Puis-je ajouter un mot à tout ce que l’amitié la plus respectable vient de vous dire ? Ne serait-il pas mieux de nier que j’aie la moindre part à un ouvrage innocent, empoisonné par la calomnie, que de m’en avouer l’auteur ? Il est bien démontré, sans doute, qu’il est impossible que j’aie jamais eu dessein d’offenser la personne en question[2]. Mais enfin ce n’est point être innocent que d’avoir donné un prétexte à ces explications odieuses. Dès qu’on abuse de mon ouvrage, ce malheureux ouvrage est bien criminel. Que faire donc ? C’est à vous à le savoir : moi, je ne peux que me désespérer. Faut-il donner une nouvelle édition de l’Èpître corrigée ? Faut-il l’anéantir ? Faut-il m’anéantir moi-même ? Ordonnez. Ce qui est sûr, c’est que je ne vivrai que pour sentir vos bontés aussi vivement que je sens le contre-coup affreux de cette délestable application.
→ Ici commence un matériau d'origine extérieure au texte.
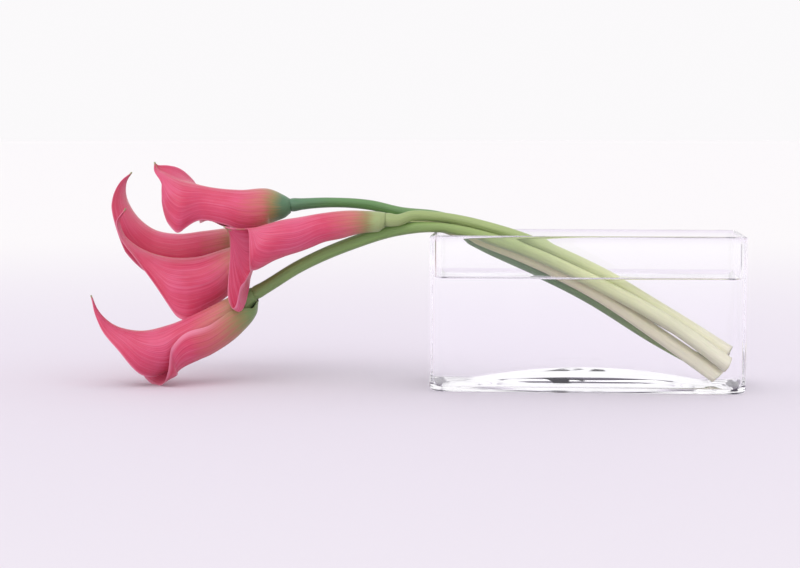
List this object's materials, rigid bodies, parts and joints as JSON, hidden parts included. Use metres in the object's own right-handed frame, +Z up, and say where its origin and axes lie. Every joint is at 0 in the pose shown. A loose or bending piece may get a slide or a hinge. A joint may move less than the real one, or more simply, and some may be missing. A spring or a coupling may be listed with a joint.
{
  "type": "calla lilies in a vase",
  "caption": "Cut calla lilies laid diagonally in a low clear oblong glass vase of water, stems over one short wall and blooms hanging beyond it.",
  "frame": {"origin": "middle of the whole arrangement seen from above, on the surface that the vase stands on", "axes": "+X from the blooms towards the vase, along the vase's long side; +Y away from the side that the blooms show best; +Z up"},
  "size_m": [0.4294, 0.1054, 0.1477],
  "materials": {
    "glass": "gloss",
    "water": "gloss",
    "stem": "satin",
    "spathe": "satin",
    "spadix": "matte"
  },
  "bodies": {
    "root": {"vase": "glass", "water": "water", "stem_1": "stem", "stem_2": "stem", "stem_3": "stem", "stem_4": "stem", "stem_5": "stem", "spathe_1": "spathe", "spathe_2": "spathe", "spathe_3": "spathe", "spathe_4": "spathe", "spathe_5": "spathe", "spadix_1": "spadix", "spadix_2": "spadix", "spadix_3": "spadix", "spadix_4": "spadix", "spadix_5": "spadix"}
  },
  "joints": []
}
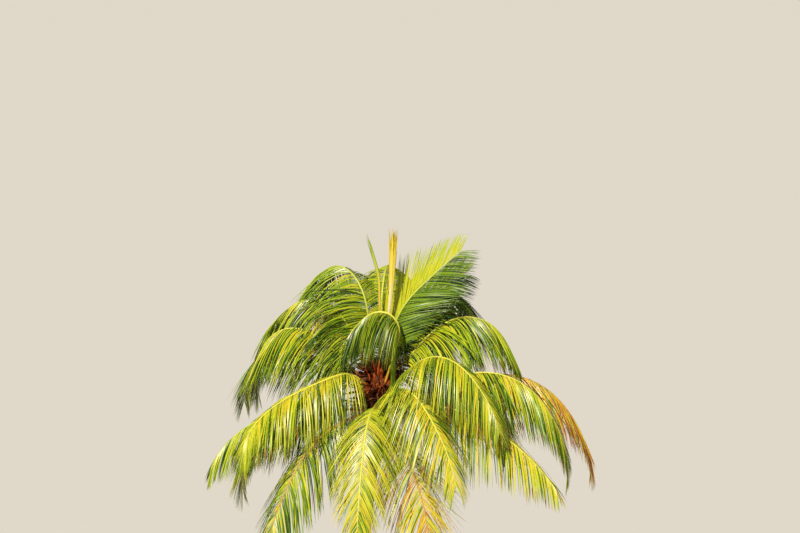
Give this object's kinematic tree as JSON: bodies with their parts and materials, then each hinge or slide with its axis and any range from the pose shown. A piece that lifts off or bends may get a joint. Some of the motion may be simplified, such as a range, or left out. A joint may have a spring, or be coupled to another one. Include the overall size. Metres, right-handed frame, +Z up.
{
  "type": "coconut palm tree",
  "caption": "Tall coconut palm with a leaning ringed trunk on a flared foot and a full crown of arching and drooping feather leaves, unopened spears and flower stalks.",
  "frame": {"origin": "middle of the flat cut under the trunk, at ground level", "axes": "+Z up along the standing tree; +X the way the trunk leans, to the right in the picture; -Y towards the picture's viewer"},
  "size_m": [7.5638, 6.9261, 9.6388],
  "materials": {
    "bark": "rough grey bark with leaf scars",
    "fibre": "coarse brown leaf-base fibre",
    "leaf": "glossy green to yellow leaflets",
    "young_leaf": "glossy bright young leaflets",
    "spear": "satin straw-yellow folded leaf",
    "flower_stalk": "dry rust-brown stalk"
  },
  "bodies": {
    "root": {"crown_heart": "fibre", "flower_sheath_1": "flower_stalk", "flower_sheath_2": "flower_stalk", "flower_sheath_3": "flower_stalk", "flower_stalk_1": "flower_stalk", "flower_stalk_2": "flower_stalk", "flower_stalk_3": "flower_stalk", "flower_stalk_4": "flower_stalk", "leaf_01": "young_leaf", "leaf_02_inner": "leaf", "leaf_02_outer": "leaf", "leaf_03_inner": "leaf", "leaf_03_outer": "leaf", "leaf_04": "young_leaf", "leaf_05_inner": "leaf", "leaf_05_outer": "leaf", "leaf_06_inner": "leaf", "leaf_06_outer": "leaf", "leaf_07_inner": "leaf", "leaf_07_outer": "leaf", "leaf_08_inner": "leaf", "leaf_08_outer": "leaf", "leaf_09_inner": "leaf", "leaf_09_outer": "leaf", "leaf_10_inner": "leaf", "leaf_10_outer": "leaf", "leaf_11_inner": "leaf", "leaf_11_outer": "leaf", "leaf_12_inner": "leaf", "leaf_12_outer": "leaf", "leaf_13_inner": "leaf", "leaf_13_outer": "leaf", "leaf_14_inner": "leaf", "leaf_14_outer": "leaf", "leaf_15_inner": "leaf", "leaf_15_outer": "leaf", "leaf_16_inner": "leaf", "leaf_16_outer": "leaf", "leaf_17_inner": "leaf", "leaf_17_outer": "leaf", "leaf_18_inner": "leaf", "leaf_18_outer": "leaf", "leaf_19_inner": "leaf", "leaf_19_outer": "leaf", "leaf_20_inner": "leaf", "leaf_20_outer": "leaf", "leaf_21_inner": "leaf", "leaf_21_outer": "leaf", "leaf_22_inner": "leaf", "leaf_22_outer": "leaf", "leaf_23_inner": "leaf", "leaf_23_outer": "leaf", "leaf_24_inner": "leaf", "leaf_24_outer": "leaf", "leaf_25_inner": "leaf", "leaf_25_outer": "leaf", "spear_tall": "spear", "spear_young": "spear", "trunk": "bark"}
  },
  "joints": []
}
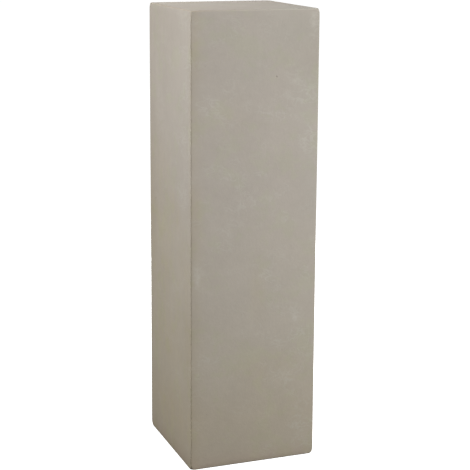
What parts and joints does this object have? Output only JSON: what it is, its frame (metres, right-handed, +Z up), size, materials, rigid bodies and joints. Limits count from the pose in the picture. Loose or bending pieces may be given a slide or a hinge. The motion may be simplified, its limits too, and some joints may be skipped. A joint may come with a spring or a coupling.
{
  "type": "resin display column",
  "caption": "Tall square display column cast in cement-look resin, hollow and open underneath, that stands on its rim and carries a pot or an ornament.",
  "frame": {"origin": "middle of the footprint, on the floor", "axes": "+Z up the column, front face towards -Y, sides square to X and Y"},
  "size_m": [0.2924, 0.2924, 1],
  "materials": {
    "cement_resin": "matt mineral-filled resin with a mottled grey-beige cement look"
  },
  "bodies": {
    "root": {"column": "cement_resin"}
  },
  "joints": []
}
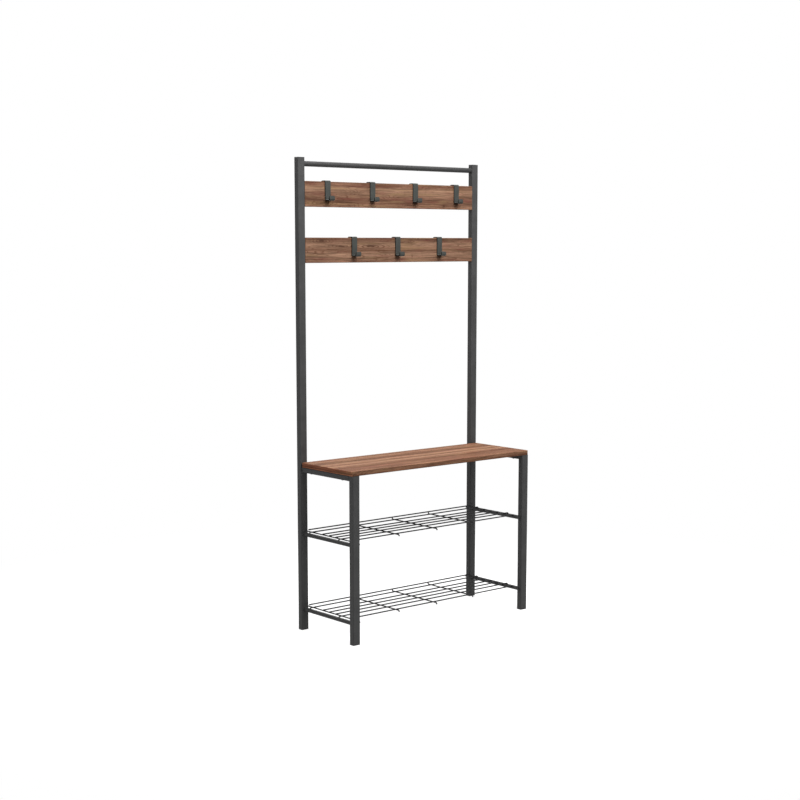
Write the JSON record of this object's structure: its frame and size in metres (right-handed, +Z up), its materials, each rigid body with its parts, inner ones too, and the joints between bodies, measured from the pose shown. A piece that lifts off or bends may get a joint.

Ce ne sera point mentir que de dire que je n’en suis point l’auteur, car je ne puis être l’auteur de rien qui puisse déplaire à la personne dont il est question.
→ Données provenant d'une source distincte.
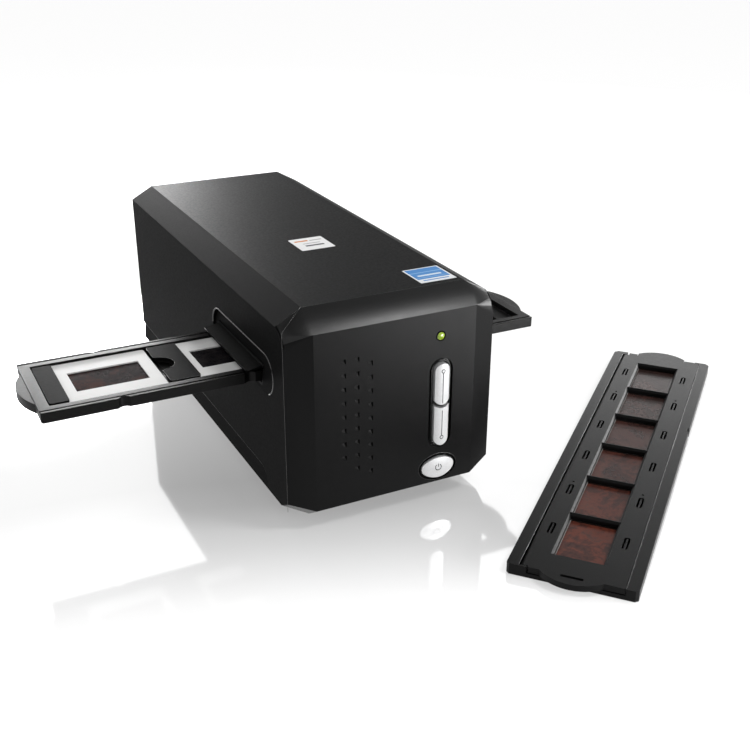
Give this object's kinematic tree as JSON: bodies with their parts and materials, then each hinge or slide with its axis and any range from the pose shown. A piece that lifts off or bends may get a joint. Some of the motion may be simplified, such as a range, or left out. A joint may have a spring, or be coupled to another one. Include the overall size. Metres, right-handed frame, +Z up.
{
  "type": "film negative scanner",
  "caption": "Desktop 35 mm film scanner: long eight-sided body with faceted bezel and buttons, a slide holder through its side slot and a hinged strip film holder beside it",
  "frame": {"origin": "middle of the scanner body's footprint, on the surface that its rubber feet stand on; the underside lies 1.5 mm above it", "axes": "+X to the right seen from the front, along the slot and the slide holder; -Y towards the front panel; +Z up"},
  "size_m": [0.4508, 0.396, 0.119],
  "materials": {
    "body_plastic": "near-black charcoal, fine satin texture",
    "base_plastic": "black, fine matt texture",
    "holder_plastic": "black, satin",
    "gloss_black": "glossy black",
    "silver_button": "silver paint under satin lacquer",
    "lamp_lens": "clear yellow-green lens",
    "circuit_board": "green solder resist",
    "electronics": "black component plastic",
    "rubber": "black rubber",
    "steel": "bright steel",
    "sheet_metal": "zinc-plated sheet",
    "diffuser_white": "opal white",
    "nut_plastic": "natural acetal",
    "mirror_glass": "front-silvered mirror",
    "slide_mount_white": "white moulded slide mount",
    "slide_film": "dark developed slide film",
    "negative_film": "reddish-brown developed film"
  },
  "bodies": {
    "housing": {"top_cover": "body_plastic", "base_tray": "base_plastic", "front_bezel": "body_plastic", "rear_panel": "base_plastic", "left_slot_frame": "body_plastic", "right_slot_frame": "body_plastic", "left_door_pin": "steel", "right_door_pin": "steel", "scan_button_trim": "gloss_black", "power_button_trim": "gloss_black", "status_lens": "lamp_lens", "button_board": "circuit_board", "tact_switches": "electronics", "rubber_feet": "rubber", "base_screws": "steel", "chassis": "sheet_metal", "film_guide": "holder_plastic", "detent_springs": "steel", "lamp_housing": "holder_plastic", "lamp_diffuser": "diffuser_white", "lamp_board": "diffuser_white", "guide_rods": "steel", "stepper_motor": "sheet_metal", "main_board": "circuit_board", "usb_port": "steel", "dc_jack": "electronics"},
    "slide_holder": {"slide_tray": "holder_plastic", "slide_clips": "gloss_black", "slide_mount_1": "slide_mount_white", "slide_mount_2": "slide_mount_white", "slide_mount_3": "slide_mount_white", "slide_film_1": "slide_film", "slide_film_2": "slide_film", "slide_film_3": "slide_film"},
    "left_door": {"left_dust_door": "holder_plastic"},
    "right_door": {"right_dust_door": "holder_plastic"},
    "upper_button": {"upper_scan_button": "silver_button"},
    "lower_button": {"lower_scan_button": "silver_button"},
    "power_key": {"power_button": "silver_button"},
    "carriage": {"scan_carriage": "holder_plastic", "carriage_nut": "nut_plastic", "fold_mirror": "mirror_glass", "lens_barrel": "gloss_black", "sensor_board": "circuit_board"},
    "drive_screw": {"lead_screw": "steel"},
    "strip_holder": {"strip_base": "holder_plastic", "strip_hinge_pins": "steel", "film_strip": "negative_film"},
    "strip_lid": {"strip_cover": "holder_plastic"}
  },
  "joints": [
    {"name": "slide_holder_travel", "type": "slide", "parent": "housing", "child": "slide_holder", "axis": [-1, 0, 0], "range_m": [-0.235, 0.18]},
    {"name": "left_door_hinge", "type": "hinge", "parent": "housing", "child": "left_door", "pos_m": [-0.0579, -0.0658, 0.0813], "axis": [0, 1, 0], "range_deg": [0, 56], "stiffness_Nm_per_rad": 0.001, "springref_deg": -20.05},
    {"name": "right_door_hinge", "type": "hinge", "parent": "housing", "child": "right_door", "pos_m": [0.0579, -0.0658, 0.0813], "axis": [0, -1, 0], "range_deg": [0, 56], "stiffness_Nm_per_rad": 0.001, "springref_deg": -20.05},
    {"name": "upper_button_press", "type": "slide", "parent": "housing", "child": "upper_button", "axis": [0, 1, 0], "range_m": [0, 0.0008], "stiffness_N_per_m": 400, "springref_m": -0.001},
    {"name": "lower_button_press", "type": "slide", "parent": "housing", "child": "lower_button", "axis": [0, 1, 0], "range_m": [0, 0.0008], "stiffness_N_per_m": 400, "springref_m": -0.001},
    {"name": "power_button_press", "type": "slide", "parent": "housing", "child": "power_key", "axis": [0, 1, 0], "range_m": [0, 0.0008], "stiffness_N_per_m": 400, "springref_m": -0.001},
    {"name": "carriage_travel", "type": "slide", "parent": "housing", "child": "carriage", "axis": [1, 0, 0], "range_m": [-0.019, 0.019]},
    {"name": "drive_screw_turn", "type": "hinge", "parent": "housing", "child": "drive_screw", "pos_m": [0, -0.108, 0.03], "axis": [1, 0, 0], "range_deg": [-3600, 3600]},
    {"name": "strip_holder_lift", "type": "slide", "parent": "housing", "child": "strip_holder", "axis": [0, 0, 1], "range_m": [0, 0.06]},
    {"name": "strip_lid_hinge", "type": "hinge", "parent": "strip_holder", "child": "strip_lid", "pos_m": [0.13264, -0.12583, 0.00436], "axis": [-0.7547, -0.6561, 0], "range_deg": [0, 95]}
  ],
  "couplings": [
    {"joint": "drive_screw_turn", "follows": "carriage_travel", "rad_per_m": -3141.6}
  ]
}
864. — À M. DE PONT-DE-VEYLE.
10 mai.

Je fais mon très-Humble compliment à l’honnête homme, quel qu’il soit, qui a fait cette jolie comédie du Gascon de La Fontaine, dont on m’a dit tant de bien.

Puisque vous êtes coadjuteur de. M. d’Argental, dans le pénible emploi de mon ange gardien, voici de quoi faire usage de vos bontés. Je vous envoie, ange gardien charmant, une petite addition à un mémoire que je suis obligé de publier au sujet des Éléments de Newton, débités trop précipitamment, etc. Cette petite addition vous mettra au fait. Vous connaissez mon caractère, vous savez combien je suis vrai.

J’ai poussé la vertu jusques à l’imprudence[3].

  1. Éditeurs, de Cayrol el François. Ces quelques lignes faisaient suite à une lettre de Mme  du Châtelet.
  2. Mme  de Ruffec, veuve en premières noces du président de Maisons, était fille de d’Angervilliers, secrétaire d’État, et de Marie-Anne de Maupeou. Voyez, tome IX, les variantes du troisième des Discours sur l’Homme.
  3. Parodie de ce vers de Racine :
    J’ai poussé la vertu jusques à la rudesse.